The safer pattern is to treat alert-triggered response as controlled execution, not as a default reaction. A detection event should first be classified by confidence, blast radius, and business criticality. Then the response should be limited to the smallest action that addresses the suspected issue. For example, a low-confidence alert may open a case or increase logging, while a high-confidence alert on a compromised workload identity may revoke one token, isolate one segment, or pause one pipeline.

This is where operational discipline matters more than speed. Response logic should be explicit about:

  • which alerts are allowed to trigger automation
  • which identities, hosts, or environments are in scope
  • what approvals are required for destructive actions
  • how rollback works if the alert is false positive
  • how every action is logged, reviewed, and attributable

That approach aligns with the NIST Cybersecurity Framework 2.0 emphasis on risk-based control selection and the NHI Management Group view that response must be paired with identity governance, not bolted on after the fact. The The 2024 ESG Report: Managing Non-Human Identities notes that 72% of organisations have experienced or suspect an NHI breach, which is exactly why automated response must be narrow, testable, and reversible. A response runbook should be exercised in staging with production-like dependencies before it is ever allowed to execute on live systems.

These controls tend to break down when response actions are tied to noisy detection rules in highly interconnected environments, because a single bad trigger can cascade across shared credentials, CI/CD pipelines, and downstream services.

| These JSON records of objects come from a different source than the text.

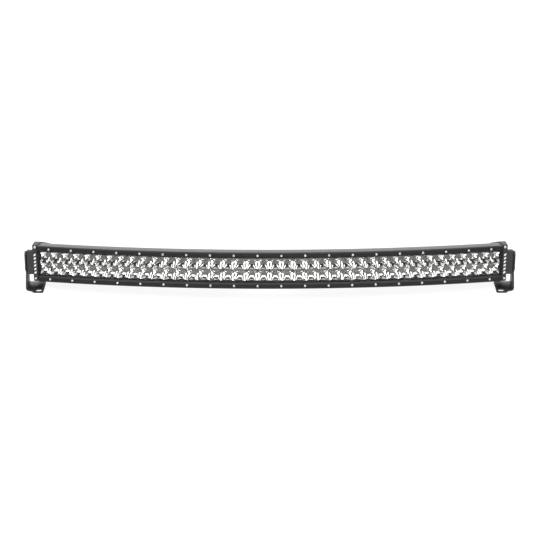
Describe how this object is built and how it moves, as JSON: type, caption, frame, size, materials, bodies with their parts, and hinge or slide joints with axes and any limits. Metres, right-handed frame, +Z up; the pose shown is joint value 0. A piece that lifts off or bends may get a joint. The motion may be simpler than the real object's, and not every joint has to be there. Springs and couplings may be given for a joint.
{
  "type": "led light bar",
  "caption": "Curved double-row LED light bar with finned housing, clear lens, wedge end caps and two tilting foot brackets.",
  "frame": {"origin": "on the mounting surface, under the middle of the whole part", "axes": "+Z up; the light shines towards -Y; +X along the bar, to the right as seen from in front"},
  "size_m": [1.0788, 0.1484, 0.1107],
  "materials": {
    "black_metal": "satin black coat over extruded aluminium",
    "black_steel": "satin black powder coat over steel plate",
    "cast_metal": "textured black coat over cast aluminium",
    "clear_lens": "clear polycarbonate lens",
    "metallised": "vacuum-metallised plastic",
    "led_board": "white solder mask on a metal-core board",
    "driver_board": "green circuit board",
    "rubber": "matt silicone rubber",
    "nylon": "black nylon",
    "stainless": "stainless steel"
  },
  "bodies": {
    "light_bar": {"housing": "black_metal", "fins_left": "black_metal", "fins_right": "black_metal", "top_bezel": "black_metal", "bottom_bezel": "black_metal", "end_cap_left": "cast_metal", "end_cap_right": "cast_metal", "lens": "clear_lens", "reflector_01": "metallised", "reflector_02": "metallised", "reflector_03": "metallised", "reflector_04": "metallised", "reflector_05": "metallised", "reflector_06": "metallised", "reflector_07": "metallised", "reflector_08": "metallised", "reflector_09": "metallised", "reflector_10": "metallised", "reflector_11": "metallised", "reflector_12": "metallised", "reflector_13": "metallised", "reflector_14": "metallised", "reflector_15": "metallised", "reflector_16": "metallised", "reflector_17": "metallised", "reflector_18": "metallised", "reflector_19": "metallised", "reflector_20": "metallised", "led_board_1": "led_board", "led_board_2": "led_board", "driver_board_left": "driver_board", "driver_board_right": "driver_board", "lens_gasket_top": "rubber", "lens_gasket_bottom": "rubber", "cap_gasket_left": "rubber", "cap_gasket_right": "rubber", "inner_lead": "rubber", "friction_washer_left": "nylon", "friction_washer_right": "nylon", "cable_gland": "nylon", "gland_nut": "nylon", "breather_vent": "nylon", "cap_screw_upper_left": "stainless", "front_screw_upper_left": "stainless", "cap_screw_lower_left": "stainless", "front_screw_lower_left": "stainless", "pivot_bolt_left": "stainless", "pivot_washer_left": "stainless", "lock_bolt_left": "stainless", "lock_washer_left": "stainless", "cap_screw_upper_right": "stainless", "front_screw_upper_right": "stainless", "cap_screw_lower_right": "stainless", "front_screw_lower_right": "stainless", "pivot_bolt_right": "stainless", "pivot_washer_right": "stainless", "lock_bolt_right": "stainless", "lock_washer_right": "stainless"},
    "left_bracket": {"bracket_left": "black_steel"},
    "right_bracket": {"bracket_right": "black_steel"}
  },
  "joints": [
    {"name": "left_tilt", "type": "hinge", "parent": "light_bar", "child": "left_bracket", "pos_m": [-0.532, 0.0086, 0.036], "axis": [1, 0, 0], "range_deg": [-29, 11]},
    {"name": "right_tilt", "type": "hinge", "parent": "light_bar", "child": "right_bracket", "pos_m": [0.532, 0.0086, 0.036], "axis": [1, 0, 0], "range_deg": [-29, 11]}
  ]
}
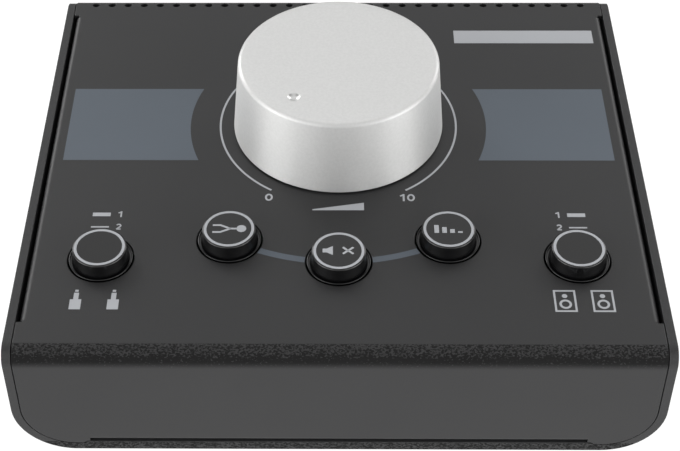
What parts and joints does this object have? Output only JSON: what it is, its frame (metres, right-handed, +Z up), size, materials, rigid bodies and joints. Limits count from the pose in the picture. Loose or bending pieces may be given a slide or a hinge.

Common Variations and Edge Cases

Tighter automation often increases operational overhead, requiring organisations to balance faster containment against higher testing, approval, and rollback costs. That tradeoff becomes sharper when alerts come from distributed systems, third-party telemetry, or agentic workloads that can change behaviour at runtime. There is no universal standard for how aggressive automated response should be; current guidance suggests using human-in-the-loop controls for destructive actions and reserving full automation for tightly bounded, well-understood scenarios.

Edge cases matter. A credential reset may be safe for an interactive user but disruptive for an API integration that cannot re-authenticate instantly. A host quarantine may be appropriate for ransomware indicators but harmful if the host is a shared build runner. In NHI environments, response can also fail if the team revokes a secret without knowing all downstream consumers, which is why the Ultimate Guide to NHIs — Key Challenges and Risks is so relevant to incident design. The practical rule is simple: automate the smallest safe action, not the largest possible one.

Where the alert is driven by ambiguous telemetry, multi-tenant infrastructure, or shared NHI credentials, the safer choice is often containment plus verification rather than immediate destructive response.

Standards & Framework Alignment

This section maps relevant standards and security frameworks to the operational risks and controls described in this guidance.

OWASP Non-Human Identity Top 10 and CSA MAESTRO address the attack and risk surface, while NIST CSF 2.0 set the governance and control requirements practitioners need to meet.

Framework Control / Reference Relevance
NIST CSF 2.0 RS.MA Automated response must be controlled, tested, and monitored.
OWASP Non-Human Identity Top 10 NHI-03 Overbroad response often mishandles secrets and service-account credentials.
CSA MAESTRO M7 Alert-driven actions on agents and workloads need bounded, governed execution.

Scope automated revocation to the exact NHI credential involved and validate downstream dependencies.